Nothing is experienced in a vacuum. Waves of incident, significant and superfluous, rush to fill the void. It can’t be helped. There is the noise inside our heads (which John Cage, quoting Satie, called the intrusion, not the chatter of a transistor radio, which is the reality) and there is the environment.

The day is June; there is sun and wind outside, and trauma. It has been a summer where each week brings new tragedy and upheaval, and days stretch to the length of years by the enormity of events that wound them, so it’s not hard to find poetic metaphor in vocalist Elaine Mitchener’s interpretation of the John Cage Song Books, staged as part of the Poetry & Lyrics festival in London, supported by the Poet In The City organisation.

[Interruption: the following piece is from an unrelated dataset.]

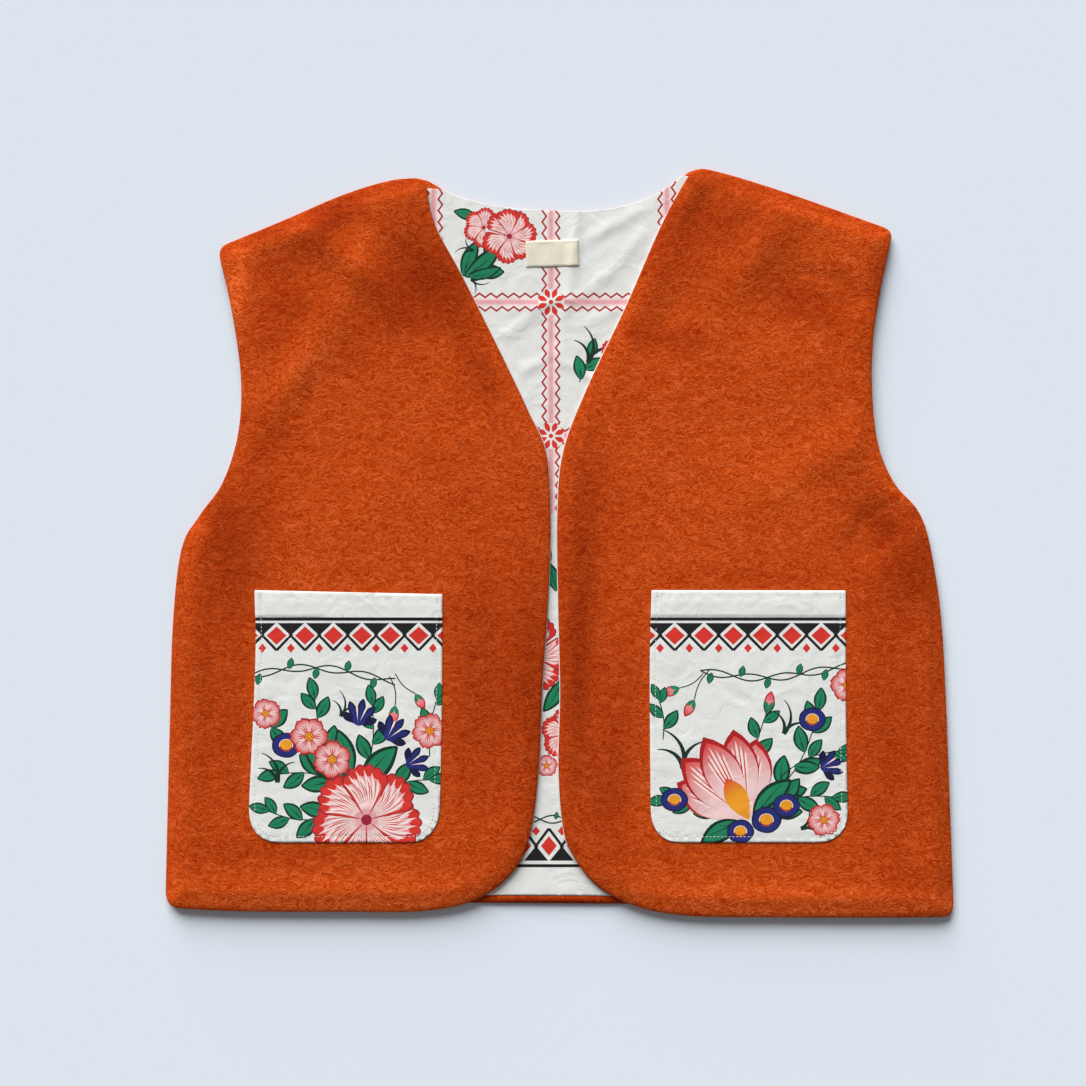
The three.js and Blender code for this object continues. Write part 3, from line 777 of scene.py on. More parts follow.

Let’s begin with its finale: 12 black anarchist flags are unfurled and distributed among the audience who wave them limply. “The best form of government is no government at all”, Mitchener soliloquises, until the lights cut and we are dropped into darkness. The end.

The spoken text for Solo 35 is taken from Henry David Thoreau’s 1849 essay Civil Disobedience where he calls on individuals to be “a counter-friction to stop the machine” to refuse to support a government that is unjust and corrupt by withholding taxes that fund it, and by rebellion: “The best form of government is no government at all. And that will be the kind of government we’ll have when we are ready for it”.

Cage said of the treatise that it was “practically a popular tune, as popular as a slogan or a flag”. In the glass cube of King’s Place, the Saturday after the General Election, it feels that the state of ‘no government’ has been reached, and as for Cage’s appreciation of randomness, well, this has lost its innocence and acquired a sinister edge, or so I think, as we queue up to have our bags searched before entering the concert hall.

Inside, our expectations are upended by the seating arrangements; rows face each other from all angles in an anti-hierarchical configuration that rejects the idea of ‘best seat’. Dancer Dam Van Huynh is crawling across the floor between chairs; another dancer is frantically running, resting, raising his hand; textile artist Brenda Mayo moves among us encumbered by a trailing rustle of white fabric, pausing at a food station where she rhythmically shreds a carrot.

The soundscape by Matt Wright introduces birdsong and miniature sounds like the pinging of a plastic comb; when these subside you marvel at the nearsilence. Someone clears their throat and the offering is swiftly incorporated into the sonic mulch.

We are immersed in action and distraction from every direction – performers are behind us and in front. Dam chants an unintelligible mantra from the side; Mitchener bangs a typewriter; Brenda Mayo slaps pink goggles over her eyes and addresses us in French. At a certain point, the performers assume the majesty of archetypes: the messenger, the trickster, the home-maker, the wild card.

The hour elapses, and a game of chess plays out on the back of the tamed hyperactive dancer, while a row of seats is tied up in Brenda Mayo’s trousseau and a parcel is passed along another. Then the lights come up, and some of us stay behind to rummage through the remains of the performance. We read the unfinished gibberish left on the typewriter and try to decode the score on the lectern. The floor is scattered with fallen sheets of paper, and as if looking for answers, someone stoops to pick one up, only to find on turning it over there’s nothing there. Time to consult the I Ching.